| DO THIS |
Quote every line from the top of the listing down to and including the line that contains "from build123d import *".

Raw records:
↓

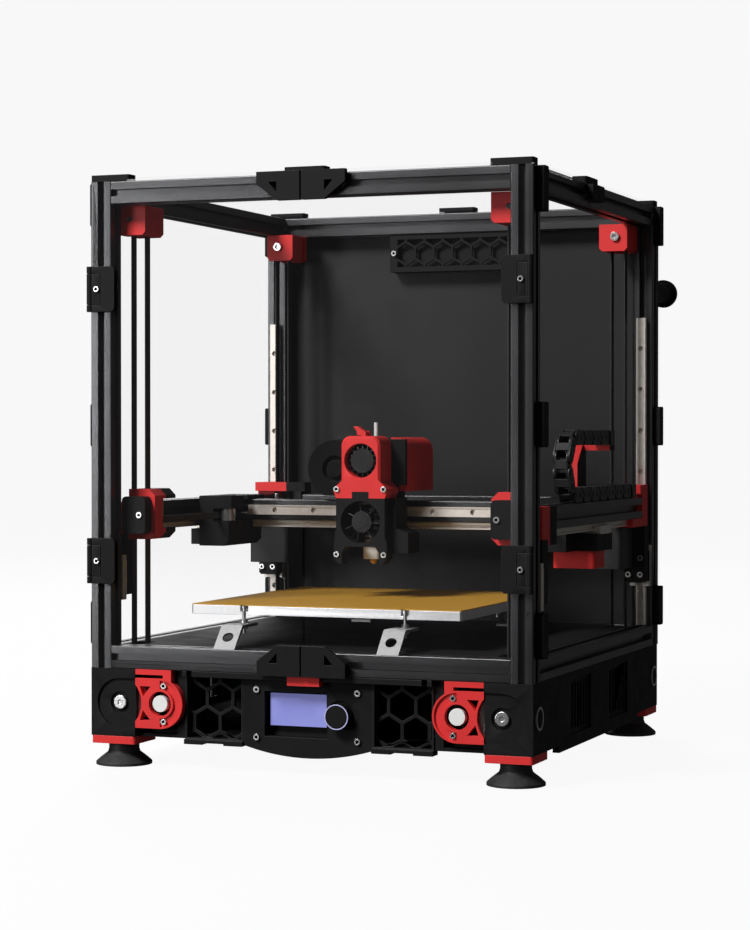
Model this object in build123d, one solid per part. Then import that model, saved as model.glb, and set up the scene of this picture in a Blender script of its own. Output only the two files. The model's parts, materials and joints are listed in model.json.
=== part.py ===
"""Enclosed CoreXY filament printer with a gantry that climbs on four belts.

Millimetres, X right, Y back, Z up. The origin is on the floor, in the middle
of the square frame. Every sub-part is written to parts/NODE.step.
"""
import os
from math import cos, radians, sin

from build123d import *

# ---------------------------------------------------------------- driving sizes
FRAME = 410.0             # outer width and depth of the frame
PROFILE = 20.0            # side of the aluminium profile
UPRIGHT = 430.0           # length of the four uprights
FOOT_HEIGHT = 20.0        # rubber foot
PLATE_THICK = 7.0         # red plate between foot and drive housing
BASE_HEIGHT = 60.0        # drive housings and skirts
PANEL = 3.0               # sheet thickness of panels, doors and deck
BED = 255.0               # side of the heated plate
BED_CENTRE = (0.0, -34.0)
BED_TOP = 142.0           # top of the aluminium plate
BRACKET_SPACING = 152.0   # between the two lines of bed brackets
Z_BELT_X = 177.4          # the four lifting belts stand at this distance from X = 0
Z_BELT_Y = 162.0          # and at this distance from Y = 0
Z_MOTOR_X = 138.0         # lifting motor shafts
Z_IDLER_Z = 485.0         # upper wheels of the lifting belts
BEAM_Z = 213.0            # underside of the gantry profiles
SIDE_BEAM_X = 193.0       # centre of each gantry side profile
X_BEAM_Y = 24.0           # centre of the cross profile at rest
TOOL_X = -9.5             # centre of the toolhead at rest
NOZZLE_Y = -15.0          # the nozzle hangs in front of the cross profile
RAIL_WIDTH = 9.0
RAIL_HEIGHT = 6.5
CARRIAGE_TOP = 10.0       # carriage height above the face that carries the rail
RUNNING = 0.05            # clearance of a running fit

# ---------------------------------------------------------------- derived sizes
HALF = FRAME / 2
INNER = HALF - PROFILE
CENTRE = HALF - PROFILE / 2
PLATE_Z = FOOT_HEIGHT
HOUSING_Z = PLATE_Z + PLATE_THICK
FRAME_Z = HOUSING_Z + BASE_HEIGHT
DECK_Z = FRAME_Z + PROFILE
TOP_Z = FRAME_Z + UPRIGHT
SHAFT_Z = HOUSING_Z + BASE_HEIGHT / 2
CORNERS = [(sx, sy) for sx in (-1, 1) for sy in (-1, 1)]

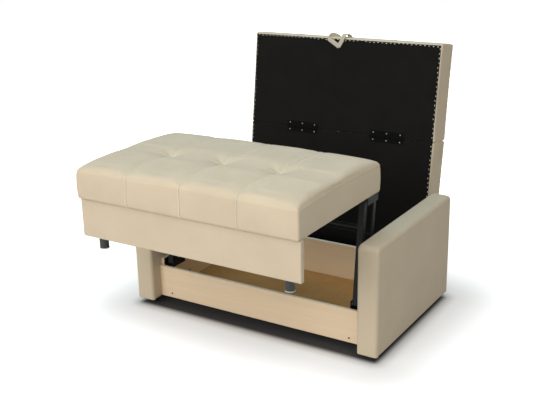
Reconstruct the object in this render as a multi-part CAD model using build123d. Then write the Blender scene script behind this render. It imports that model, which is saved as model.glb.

↑

| EXPECTED ANSWER |
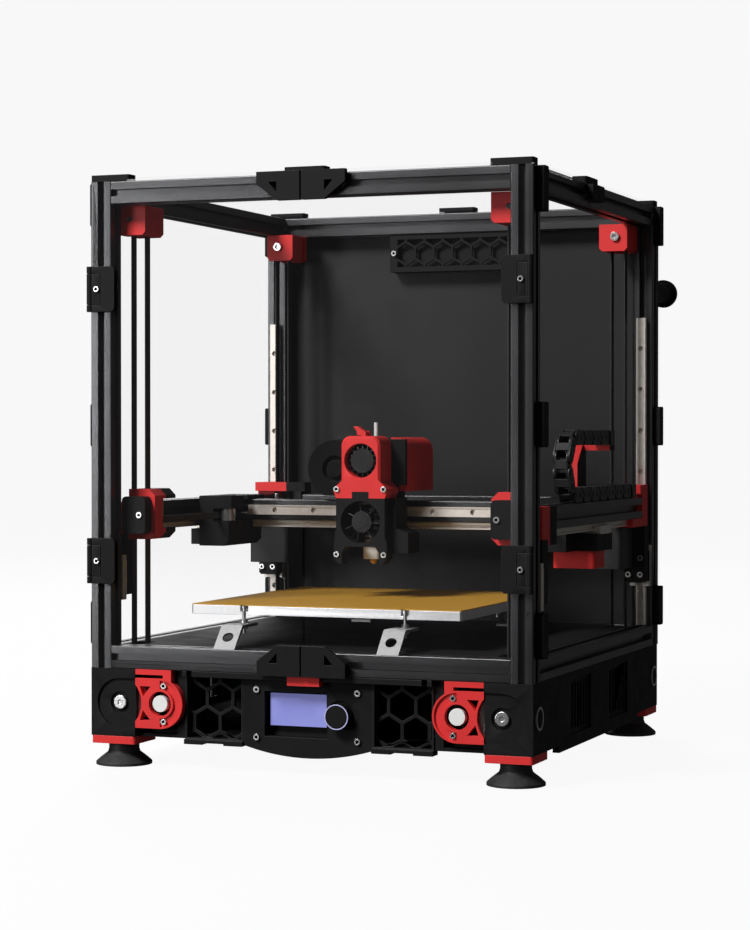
Model this object in build123d, one solid per part. Then import that model, saved as model.glb, and set up the scene of this picture in a Blender script of its own. Output only the two files. The model's parts, materials and joints are listed in model.json.
=== part.py ===
"""Enclosed CoreXY filament printer with a gantry that climbs on four belts.

Millimetres, X right, Y back, Z up. The origin is on the floor, in the middle
of the square frame. Every sub-part is written to parts/NODE.step.
"""
import os
from math import cos, radians, sin

from build123d import *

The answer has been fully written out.